■ **Data lines**:
● ● ●

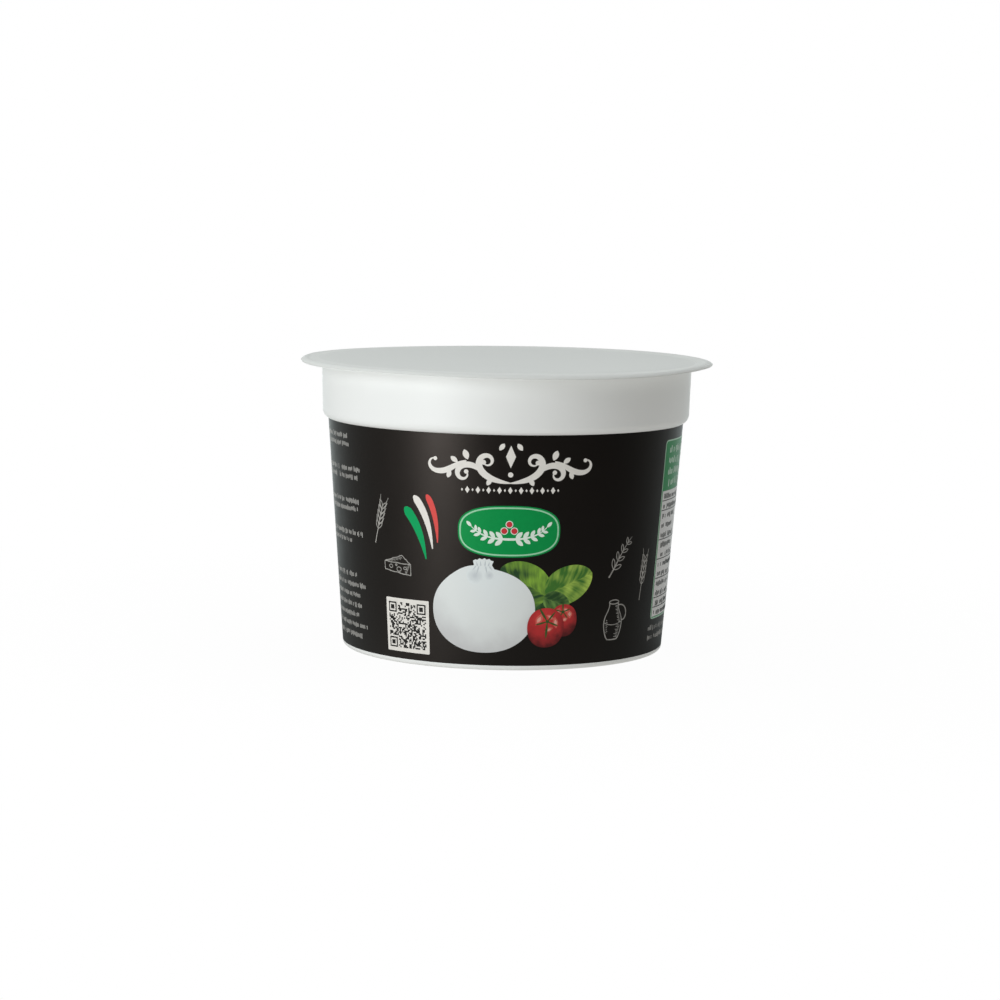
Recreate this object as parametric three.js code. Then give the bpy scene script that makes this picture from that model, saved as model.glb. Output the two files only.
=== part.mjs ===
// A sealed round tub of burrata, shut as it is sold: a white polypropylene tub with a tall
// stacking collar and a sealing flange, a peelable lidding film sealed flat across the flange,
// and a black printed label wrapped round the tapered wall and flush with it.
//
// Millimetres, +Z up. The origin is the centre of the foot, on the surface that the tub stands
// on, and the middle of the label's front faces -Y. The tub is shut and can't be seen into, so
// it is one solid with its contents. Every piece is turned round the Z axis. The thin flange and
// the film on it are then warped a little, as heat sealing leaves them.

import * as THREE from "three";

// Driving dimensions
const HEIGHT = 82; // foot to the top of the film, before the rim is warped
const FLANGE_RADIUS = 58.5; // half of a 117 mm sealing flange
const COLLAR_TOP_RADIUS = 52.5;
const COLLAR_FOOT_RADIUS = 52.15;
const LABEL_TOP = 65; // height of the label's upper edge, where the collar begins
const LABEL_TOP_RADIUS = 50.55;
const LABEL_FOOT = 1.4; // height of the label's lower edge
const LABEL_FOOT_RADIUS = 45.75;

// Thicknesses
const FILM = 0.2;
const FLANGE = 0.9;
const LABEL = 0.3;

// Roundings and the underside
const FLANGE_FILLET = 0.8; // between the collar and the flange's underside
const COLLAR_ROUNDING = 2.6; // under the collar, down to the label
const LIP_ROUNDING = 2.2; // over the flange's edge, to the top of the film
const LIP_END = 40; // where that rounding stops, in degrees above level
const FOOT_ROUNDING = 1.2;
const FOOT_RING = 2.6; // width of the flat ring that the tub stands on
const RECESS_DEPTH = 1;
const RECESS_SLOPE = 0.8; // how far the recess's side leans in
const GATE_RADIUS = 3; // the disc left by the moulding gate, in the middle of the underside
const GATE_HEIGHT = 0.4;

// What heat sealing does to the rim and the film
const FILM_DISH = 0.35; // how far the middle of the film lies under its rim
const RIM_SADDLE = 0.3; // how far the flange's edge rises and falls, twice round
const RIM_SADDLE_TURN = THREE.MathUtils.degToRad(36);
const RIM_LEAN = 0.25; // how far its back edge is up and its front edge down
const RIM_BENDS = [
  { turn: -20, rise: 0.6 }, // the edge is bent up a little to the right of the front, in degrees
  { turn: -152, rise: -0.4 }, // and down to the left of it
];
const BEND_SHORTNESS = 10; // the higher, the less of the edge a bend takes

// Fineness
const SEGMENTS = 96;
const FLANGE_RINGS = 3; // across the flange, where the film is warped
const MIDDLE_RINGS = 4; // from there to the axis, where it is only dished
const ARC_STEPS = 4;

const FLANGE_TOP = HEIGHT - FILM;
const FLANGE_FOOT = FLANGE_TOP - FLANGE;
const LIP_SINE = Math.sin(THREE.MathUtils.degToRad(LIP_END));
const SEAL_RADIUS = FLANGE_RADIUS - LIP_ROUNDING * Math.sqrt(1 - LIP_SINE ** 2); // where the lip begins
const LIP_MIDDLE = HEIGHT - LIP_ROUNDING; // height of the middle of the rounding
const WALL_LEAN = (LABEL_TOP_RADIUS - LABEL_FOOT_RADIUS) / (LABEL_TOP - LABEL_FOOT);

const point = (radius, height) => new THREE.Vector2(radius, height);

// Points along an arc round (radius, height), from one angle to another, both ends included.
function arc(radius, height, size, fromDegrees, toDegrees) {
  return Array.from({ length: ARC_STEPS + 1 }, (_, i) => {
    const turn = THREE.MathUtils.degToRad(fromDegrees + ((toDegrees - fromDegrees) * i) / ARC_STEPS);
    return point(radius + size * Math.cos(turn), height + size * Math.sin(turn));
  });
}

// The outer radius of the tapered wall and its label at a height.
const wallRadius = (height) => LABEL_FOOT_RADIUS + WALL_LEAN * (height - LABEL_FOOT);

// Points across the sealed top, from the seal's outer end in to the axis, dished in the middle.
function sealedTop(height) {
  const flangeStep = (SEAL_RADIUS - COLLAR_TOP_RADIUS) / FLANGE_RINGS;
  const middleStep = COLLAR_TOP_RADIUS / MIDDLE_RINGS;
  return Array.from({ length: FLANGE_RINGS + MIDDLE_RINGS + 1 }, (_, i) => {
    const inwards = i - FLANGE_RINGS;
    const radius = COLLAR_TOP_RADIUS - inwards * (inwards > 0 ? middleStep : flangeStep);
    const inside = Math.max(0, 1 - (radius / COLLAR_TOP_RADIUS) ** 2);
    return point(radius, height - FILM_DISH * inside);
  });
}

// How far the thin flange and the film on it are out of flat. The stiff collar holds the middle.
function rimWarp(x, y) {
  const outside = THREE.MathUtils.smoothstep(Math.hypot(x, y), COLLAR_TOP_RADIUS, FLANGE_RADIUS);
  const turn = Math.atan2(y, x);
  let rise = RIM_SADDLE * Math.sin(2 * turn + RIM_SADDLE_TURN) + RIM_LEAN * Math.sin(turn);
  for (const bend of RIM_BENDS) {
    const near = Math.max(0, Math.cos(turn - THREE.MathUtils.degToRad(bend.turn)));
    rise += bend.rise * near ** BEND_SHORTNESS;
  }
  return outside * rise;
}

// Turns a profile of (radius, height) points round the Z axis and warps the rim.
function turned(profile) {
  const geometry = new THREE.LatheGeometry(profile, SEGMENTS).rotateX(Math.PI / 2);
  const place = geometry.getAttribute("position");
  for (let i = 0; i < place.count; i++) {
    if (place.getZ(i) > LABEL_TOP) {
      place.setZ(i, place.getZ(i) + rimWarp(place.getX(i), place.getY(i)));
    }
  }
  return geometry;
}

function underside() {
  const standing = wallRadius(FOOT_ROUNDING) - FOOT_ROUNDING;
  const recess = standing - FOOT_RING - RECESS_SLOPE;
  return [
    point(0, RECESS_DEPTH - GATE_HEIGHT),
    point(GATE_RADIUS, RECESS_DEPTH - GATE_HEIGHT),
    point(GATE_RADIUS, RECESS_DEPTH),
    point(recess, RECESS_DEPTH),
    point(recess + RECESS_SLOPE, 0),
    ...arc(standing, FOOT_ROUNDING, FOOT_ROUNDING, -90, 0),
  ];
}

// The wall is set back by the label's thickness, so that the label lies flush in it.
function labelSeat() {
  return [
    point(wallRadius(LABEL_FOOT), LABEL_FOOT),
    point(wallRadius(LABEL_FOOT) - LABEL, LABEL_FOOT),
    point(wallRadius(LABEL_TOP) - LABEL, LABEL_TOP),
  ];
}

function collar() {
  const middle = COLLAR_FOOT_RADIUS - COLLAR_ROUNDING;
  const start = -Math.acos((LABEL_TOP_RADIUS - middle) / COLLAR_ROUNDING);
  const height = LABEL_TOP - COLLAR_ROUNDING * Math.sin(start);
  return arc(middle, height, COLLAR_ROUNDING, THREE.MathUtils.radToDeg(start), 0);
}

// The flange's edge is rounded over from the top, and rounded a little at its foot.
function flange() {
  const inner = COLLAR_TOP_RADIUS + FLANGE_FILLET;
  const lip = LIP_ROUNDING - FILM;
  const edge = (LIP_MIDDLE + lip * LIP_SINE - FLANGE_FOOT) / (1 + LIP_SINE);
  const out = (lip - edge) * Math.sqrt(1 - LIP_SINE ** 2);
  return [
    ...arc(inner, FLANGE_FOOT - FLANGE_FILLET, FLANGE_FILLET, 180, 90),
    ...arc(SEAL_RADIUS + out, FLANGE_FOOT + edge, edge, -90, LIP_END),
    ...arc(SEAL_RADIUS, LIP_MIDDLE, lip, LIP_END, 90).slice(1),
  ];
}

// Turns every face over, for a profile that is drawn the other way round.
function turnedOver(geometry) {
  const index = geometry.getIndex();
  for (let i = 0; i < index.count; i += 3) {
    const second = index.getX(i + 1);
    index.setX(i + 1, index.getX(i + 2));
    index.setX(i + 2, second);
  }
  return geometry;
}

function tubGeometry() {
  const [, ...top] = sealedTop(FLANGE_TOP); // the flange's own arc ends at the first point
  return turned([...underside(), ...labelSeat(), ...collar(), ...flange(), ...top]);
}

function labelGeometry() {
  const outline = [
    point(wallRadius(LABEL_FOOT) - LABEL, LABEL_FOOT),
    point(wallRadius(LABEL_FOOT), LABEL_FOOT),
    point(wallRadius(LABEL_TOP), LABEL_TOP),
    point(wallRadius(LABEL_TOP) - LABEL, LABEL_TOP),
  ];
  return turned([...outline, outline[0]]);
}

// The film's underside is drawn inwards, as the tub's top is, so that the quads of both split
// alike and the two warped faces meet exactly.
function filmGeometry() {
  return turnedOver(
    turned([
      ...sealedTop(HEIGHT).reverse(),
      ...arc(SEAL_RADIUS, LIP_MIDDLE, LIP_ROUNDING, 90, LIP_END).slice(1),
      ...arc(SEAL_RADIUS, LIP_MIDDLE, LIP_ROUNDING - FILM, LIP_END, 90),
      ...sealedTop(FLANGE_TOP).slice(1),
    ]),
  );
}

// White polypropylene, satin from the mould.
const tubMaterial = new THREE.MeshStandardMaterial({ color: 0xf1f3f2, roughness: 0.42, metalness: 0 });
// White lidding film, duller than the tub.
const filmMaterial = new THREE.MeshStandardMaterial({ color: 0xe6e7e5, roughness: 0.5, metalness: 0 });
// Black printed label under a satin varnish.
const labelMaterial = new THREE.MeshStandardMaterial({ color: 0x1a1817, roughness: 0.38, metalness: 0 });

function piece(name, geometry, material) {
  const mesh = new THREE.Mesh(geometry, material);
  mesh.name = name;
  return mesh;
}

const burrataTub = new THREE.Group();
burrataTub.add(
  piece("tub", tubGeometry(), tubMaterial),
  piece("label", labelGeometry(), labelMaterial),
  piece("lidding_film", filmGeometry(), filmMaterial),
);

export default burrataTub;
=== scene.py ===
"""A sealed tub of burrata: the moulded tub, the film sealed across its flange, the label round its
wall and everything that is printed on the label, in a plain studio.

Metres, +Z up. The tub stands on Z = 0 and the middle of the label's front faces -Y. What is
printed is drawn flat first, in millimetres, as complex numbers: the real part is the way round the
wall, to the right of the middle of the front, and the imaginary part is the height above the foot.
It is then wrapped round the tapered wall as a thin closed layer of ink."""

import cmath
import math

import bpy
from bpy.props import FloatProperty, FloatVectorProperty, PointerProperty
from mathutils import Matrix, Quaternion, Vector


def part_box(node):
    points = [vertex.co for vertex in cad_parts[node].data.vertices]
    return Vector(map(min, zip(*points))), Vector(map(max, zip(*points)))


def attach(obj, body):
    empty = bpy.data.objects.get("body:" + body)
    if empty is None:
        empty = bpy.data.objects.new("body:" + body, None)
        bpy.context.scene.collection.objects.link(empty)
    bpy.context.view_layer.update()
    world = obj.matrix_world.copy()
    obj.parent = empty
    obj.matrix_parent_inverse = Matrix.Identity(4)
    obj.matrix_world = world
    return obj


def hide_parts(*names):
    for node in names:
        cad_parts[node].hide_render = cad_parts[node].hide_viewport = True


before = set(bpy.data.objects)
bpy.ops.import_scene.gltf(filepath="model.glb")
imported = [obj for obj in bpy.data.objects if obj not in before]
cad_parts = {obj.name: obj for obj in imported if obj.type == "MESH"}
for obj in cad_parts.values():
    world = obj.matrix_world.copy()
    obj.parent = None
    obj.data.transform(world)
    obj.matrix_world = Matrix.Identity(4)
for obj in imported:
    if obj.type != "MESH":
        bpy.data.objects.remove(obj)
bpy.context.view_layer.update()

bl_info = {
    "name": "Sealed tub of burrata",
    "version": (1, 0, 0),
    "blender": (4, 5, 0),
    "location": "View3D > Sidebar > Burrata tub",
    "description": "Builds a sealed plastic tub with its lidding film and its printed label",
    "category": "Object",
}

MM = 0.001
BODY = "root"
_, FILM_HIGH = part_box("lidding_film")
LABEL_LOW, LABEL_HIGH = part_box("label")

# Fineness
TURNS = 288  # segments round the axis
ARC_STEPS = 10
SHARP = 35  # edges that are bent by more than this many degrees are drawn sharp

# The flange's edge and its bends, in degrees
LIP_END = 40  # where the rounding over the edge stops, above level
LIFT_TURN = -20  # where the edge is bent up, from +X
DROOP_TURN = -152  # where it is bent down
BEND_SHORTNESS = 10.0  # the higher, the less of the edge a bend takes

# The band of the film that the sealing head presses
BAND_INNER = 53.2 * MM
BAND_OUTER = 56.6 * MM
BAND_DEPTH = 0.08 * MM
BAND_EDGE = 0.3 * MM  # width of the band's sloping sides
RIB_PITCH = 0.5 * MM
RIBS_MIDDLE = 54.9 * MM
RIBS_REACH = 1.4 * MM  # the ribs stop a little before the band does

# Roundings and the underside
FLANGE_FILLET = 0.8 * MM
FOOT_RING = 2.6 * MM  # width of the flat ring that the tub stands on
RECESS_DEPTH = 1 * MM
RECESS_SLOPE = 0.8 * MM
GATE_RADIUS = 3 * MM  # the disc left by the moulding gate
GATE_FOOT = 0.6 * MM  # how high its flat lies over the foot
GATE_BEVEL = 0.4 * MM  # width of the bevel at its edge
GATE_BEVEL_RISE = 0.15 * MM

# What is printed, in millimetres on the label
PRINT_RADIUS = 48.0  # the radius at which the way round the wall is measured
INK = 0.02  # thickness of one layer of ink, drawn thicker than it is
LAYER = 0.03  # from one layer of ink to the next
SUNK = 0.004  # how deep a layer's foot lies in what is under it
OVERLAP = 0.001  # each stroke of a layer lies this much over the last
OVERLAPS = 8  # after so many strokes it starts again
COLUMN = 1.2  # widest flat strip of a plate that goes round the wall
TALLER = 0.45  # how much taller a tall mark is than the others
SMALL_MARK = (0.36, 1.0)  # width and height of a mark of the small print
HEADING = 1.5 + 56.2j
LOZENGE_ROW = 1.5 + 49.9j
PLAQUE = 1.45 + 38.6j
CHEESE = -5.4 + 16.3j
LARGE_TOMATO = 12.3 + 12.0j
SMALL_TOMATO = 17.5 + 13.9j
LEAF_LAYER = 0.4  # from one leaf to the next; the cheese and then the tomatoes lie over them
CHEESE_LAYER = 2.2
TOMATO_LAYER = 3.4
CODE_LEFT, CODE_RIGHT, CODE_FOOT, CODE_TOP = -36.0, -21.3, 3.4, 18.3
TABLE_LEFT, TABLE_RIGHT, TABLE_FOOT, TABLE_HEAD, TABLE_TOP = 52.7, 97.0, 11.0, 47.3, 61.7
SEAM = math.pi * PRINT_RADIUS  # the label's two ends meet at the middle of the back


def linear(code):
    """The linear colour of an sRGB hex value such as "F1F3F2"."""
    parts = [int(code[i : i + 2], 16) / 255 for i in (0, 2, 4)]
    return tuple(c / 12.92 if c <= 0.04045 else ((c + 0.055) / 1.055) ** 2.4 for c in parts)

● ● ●

■ **What needs to be done**: Starting at the top of the data above, repeat every line exactly until the line containing "const LABEL = 0.3;" has been given, then stop.

■ **Correct answer**:
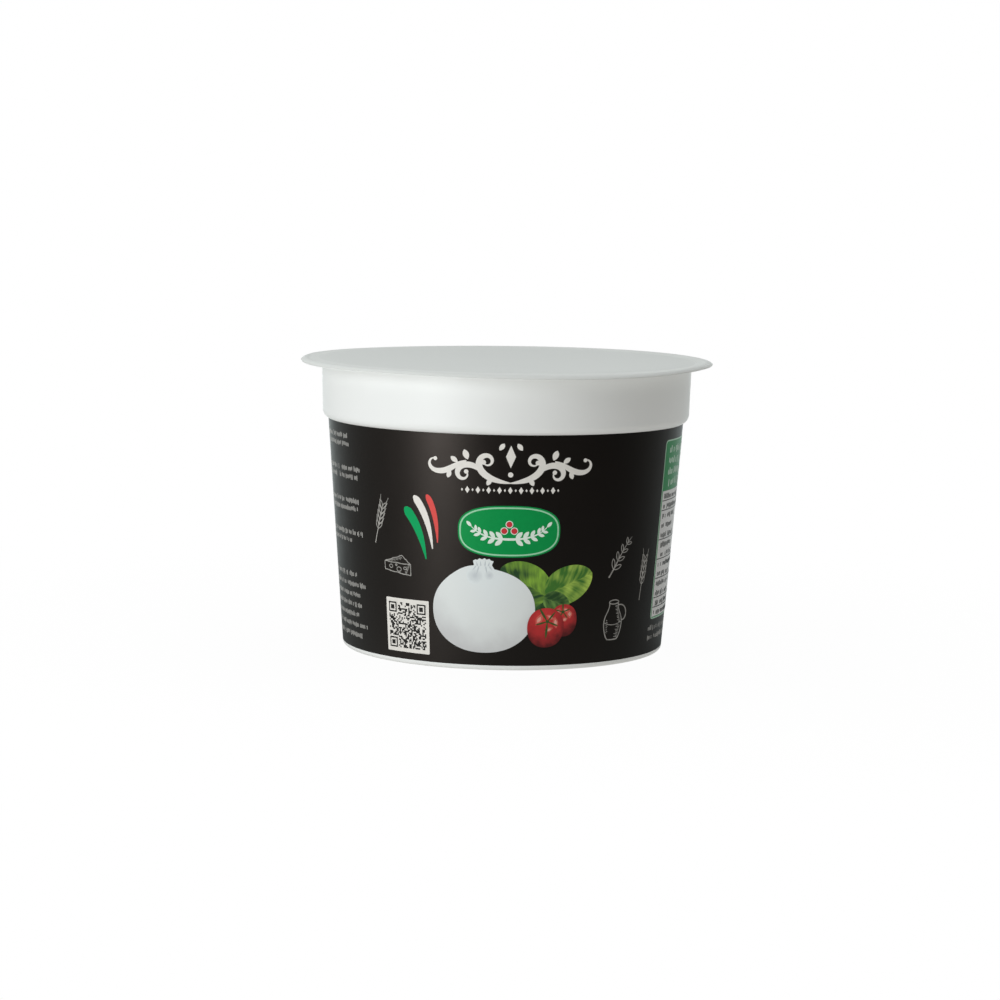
Recreate this object as parametric three.js code. Then give the bpy scene script that makes this picture from that model, saved as model.glb. Output the two files only.
=== part.mjs ===
// A sealed round tub of burrata, shut as it is sold: a white polypropylene tub with a tall
// stacking collar and a sealing flange, a peelable lidding film sealed flat across the flange,
// and a black printed label wrapped round the tapered wall and flush with it.
//
// Millimetres, +Z up. The origin is the centre of the foot, on the surface that the tub stands
// on, and the middle of the label's front faces -Y. The tub is shut and can't be seen into, so
// it is one solid with its contents. Every piece is turned round the Z axis. The thin flange and
// the film on it are then warped a little, as heat sealing leaves them.

import * as THREE from "three";

// Driving dimensions
const HEIGHT = 82; // foot to the top of the film, before the rim is warped
const FLANGE_RADIUS = 58.5; // half of a 117 mm sealing flange
const COLLAR_TOP_RADIUS = 52.5;
const COLLAR_FOOT_RADIUS = 52.15;
const LABEL_TOP = 65; // height of the label's upper edge, where the collar begins
const LABEL_TOP_RADIUS = 50.55;
const LABEL_FOOT = 1.4; // height of the label's lower edge
const LABEL_FOOT_RADIUS = 45.75;

// Thicknesses
const FILM = 0.2;
const FLANGE = 0.9;
const LABEL = 0.3;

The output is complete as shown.